The translator of this book, William Arrowsmith, calls these sketches a ‘kinetic potential’ in his Introduction. That apparent contradiction sums up the challenges of reading this text that is both story and a first step. Four stories from That Bowling Alley On The Tiber were included in the 1995 film Beyond the Clouds, directed by Antonioni with the help of Wim Wenders.

I missed the film at a festival long ago, though I've heard it is very uneven. It makes little difference to me, because I find the stories in the book so fascinating that I'm happy for them to be forever potential films.

8 comments:

Alok said...

Have you seen the screenplay of L'avventura? It is actually quite detailed. I dont know how authentic it is or whether it was written as a shooting script... it is still surprising to see so many details put in words.

I don't know if it the same story but "the dangerous thread of things" is also the title of antonioni's segment in the anthology film Eros. It is stupid but very erotic :)

Space Bar said...

Alok: Thanks for the link. Offhand, I can't say, but most likely it isn't the shooting script. Most screenplays that make it out are post-filmng scripts, or a composite of the last draft adn the film itself. They appear misleadingly accurate! But with Antonioni, I can believe that much of the screenplay is an account of what is internal.

'Yes, that Dangerous Thread' it was, in Eros (which also I haven't seen; the last series of Eros I saw had Mani Kaul's film in it) Is it erotic? I heard the Kar-Wai and Soderbergh were better.

Alok said...

yes I also felt the same about that screenplay. it reads more like a novel...also there are more psychological descriptions than actual instructions about scene construction... which also makes one suspicious. as you say watching his movies one can see that he works with a central idea and everything else feels provisional.

I love L'avventura very much, it is one of my all time favourite films.

Dangerous Thread in terms of narrative or depth doesn't work at all. But there is a lot of tasteful nudity and it never feels exploitative... it captures a feeling of freedom and abandon, which I think will appeal to women too :)
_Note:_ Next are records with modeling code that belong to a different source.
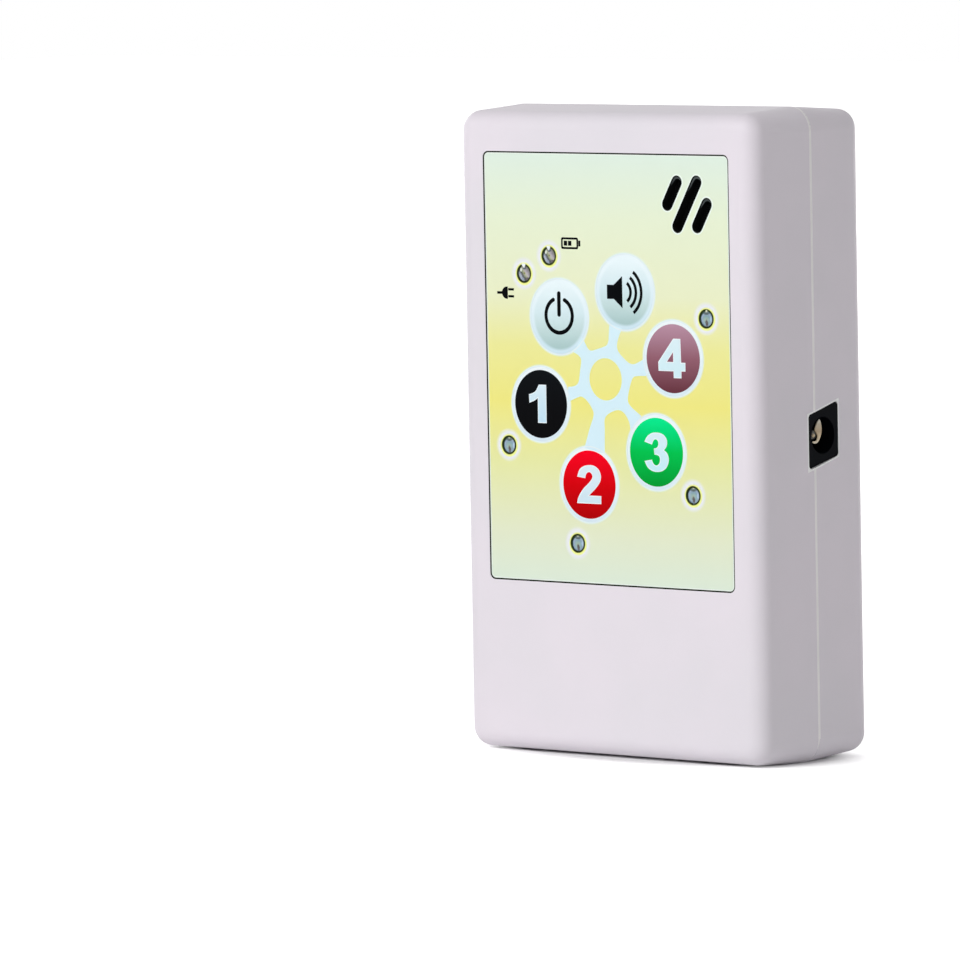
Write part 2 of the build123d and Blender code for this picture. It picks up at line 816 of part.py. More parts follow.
# ---- chips, crystal and capacitors on the board's back ----
with BuildPart() as main_chip:
    with BuildSketch(front_plane(board_back_y)):
        with Locations((0, chip_z)):
            Rectangle(chip_size, chip_size)
    extrude(amount=-chip_rise)
    with BuildSketch(front_plane(board_back_y)):
        with Locations((0, chip_z)):
            with GridLocations(0, chip_pin_pitch, 1, chip_pins):
                Rectangle(chip_size + 2 * chip_pin_reach, chip_pin_width)
            with GridLocations(chip_pin_pitch, 0, chip_pins, 1):
                Rectangle(chip_pin_width, chip_size + 2 * chip_pin_reach)
    extrude(amount=-chip_pin_thickness)
save(main_chip, "main_chip")

with BuildPart() as sound_chip:
    with BuildSketch(front_plane(board_back_y)):
        with Locations((sound_chip_x, power_row_z)):
            Rectangle(sound_chip_width, sound_chip_height)
    extrude(amount=-sound_chip_rise)
    with BuildSketch(front_plane(board_back_y)):
        with Locations((sound_chip_x, power_row_z)):
            with GridLocations(0, sound_chip_pitch, 1, sound_chip_pins):
                Rectangle(sound_chip_width + 2 * chip_pin_reach, chip_pin_width)
    extrude(amount=-chip_pin_thickness)
save(sound_chip, "sound_chip")

with BuildPart() as crystal:
    with BuildSketch(front_plane(board_back_y)):
        with Locations((crystal_x, crystal_z)):
            SlotOverall(crystal_length, crystal_width)
    extrude(amount=-crystal_rise)
save(crystal, "crystal")

with BuildPart() as capacitors:
    with BuildSketch(front_plane(board_back_y)):
        with Locations(*capacitor_places):
            Circle(capacitor_radius)
    extrude(amount=-capacitor_rise)
    chamfer(capacitors.faces().sort_by(Axis.Y)[-2:].edges(), capacitor_edge)
save(capacitors, "capacitors")
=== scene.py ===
import bmesh
import bpy
import numpy as np
from mathutils import Matrix, Vector
from mathutils.geometry import tessellate_polygon


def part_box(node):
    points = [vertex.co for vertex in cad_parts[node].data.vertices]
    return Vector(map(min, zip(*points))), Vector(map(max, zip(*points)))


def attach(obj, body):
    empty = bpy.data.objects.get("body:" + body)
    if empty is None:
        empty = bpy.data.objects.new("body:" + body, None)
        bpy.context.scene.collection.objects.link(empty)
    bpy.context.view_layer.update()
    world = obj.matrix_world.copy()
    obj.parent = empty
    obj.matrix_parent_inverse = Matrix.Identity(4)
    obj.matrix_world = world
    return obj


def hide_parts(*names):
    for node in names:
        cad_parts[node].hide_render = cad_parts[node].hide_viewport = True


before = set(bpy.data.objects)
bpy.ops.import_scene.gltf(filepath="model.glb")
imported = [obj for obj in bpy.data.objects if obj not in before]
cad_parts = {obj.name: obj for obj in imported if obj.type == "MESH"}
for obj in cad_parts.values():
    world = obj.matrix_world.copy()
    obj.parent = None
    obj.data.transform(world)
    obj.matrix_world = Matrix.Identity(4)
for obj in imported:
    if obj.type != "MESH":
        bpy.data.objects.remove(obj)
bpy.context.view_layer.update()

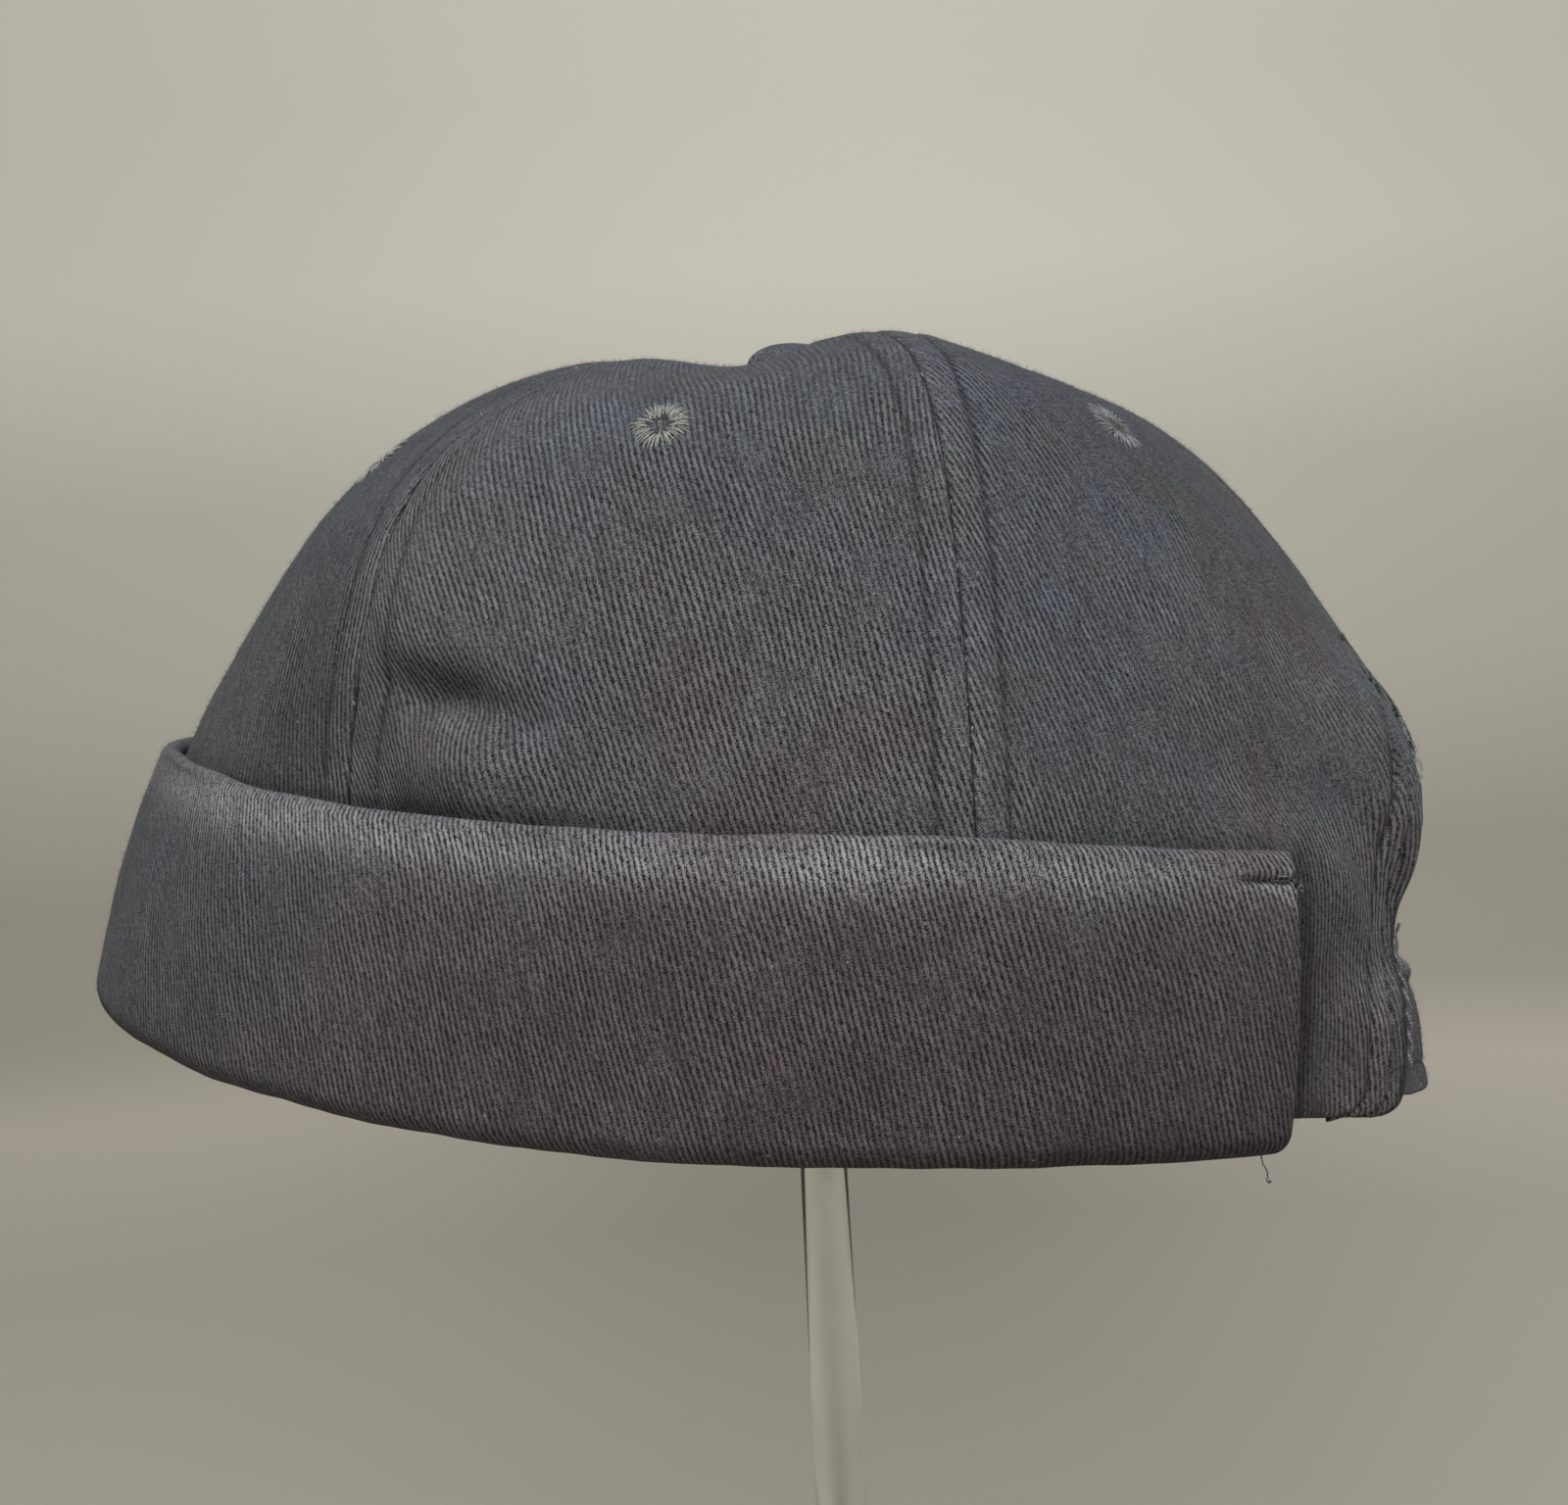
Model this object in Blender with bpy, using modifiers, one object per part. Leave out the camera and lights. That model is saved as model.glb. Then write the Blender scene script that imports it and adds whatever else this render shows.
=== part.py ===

Wong Kar-wai's section is the best. It is similar to In the Mood for Love or 2046 just that it is short and those who think that his films are repetitive will prefer it to his longer films.

Space Bar said...

My personal favourite Antonioni is Red Desert; but having said that, I have to say, he's not my favourite or even my most preferred Italian director. That would have to be Rossellini.

Cheshire Cat said...

"Beyond the Clouds" is very beautiful work. I would put it above "Blow Up", which feels dated now. But my opinions should be taken with a pinch of salt.

Space Bar said...

Cat: Since you've seen the film, how much do you think Wenders imprinted his style on the film? It ought to make for very interesting viewing anyway; two directors with strong styles, and John Malkovich!

Cheshire Cat said...

I'm not sure, I haven't seen anything made by Wenders. But I suspect there was less of the alienation shtick in that movie than usual, and it was the better for it...

Anonymous said...

"Blowup" is great. A portrait of light, color, faces, people, temporal, spatial; London 1966. It recreates this place, but is not about London. It could have been in Rome or Ravenna. It's a background location not the topic. It reminds me of what many said of "Gatsby," Flaubert, Joyce and others who tell the tales of their time. Antonioni was the 20th century. Why should we fear history? Why demand that all art reflects our present society? Besides, "Blowup" isn't about London at all. It's about the process mentioned above. It's a self-reflective work about putting the pieces together afterward, finding truth in a lie. The definitive film-not of Swinging London-but of the Modern perspective Antonioni represents. That puts it at odds with our nihilistic, "postmodern" time. Read the reviews of Gatsby in the forties. Awfully condescending too. We are now both too close and too far away to see "Blowup" in proper form. It is a great film. "The Eclipse" might be his greatest-and simplest-work, though. Great man, great artist. Rest in peace, Michelangelo.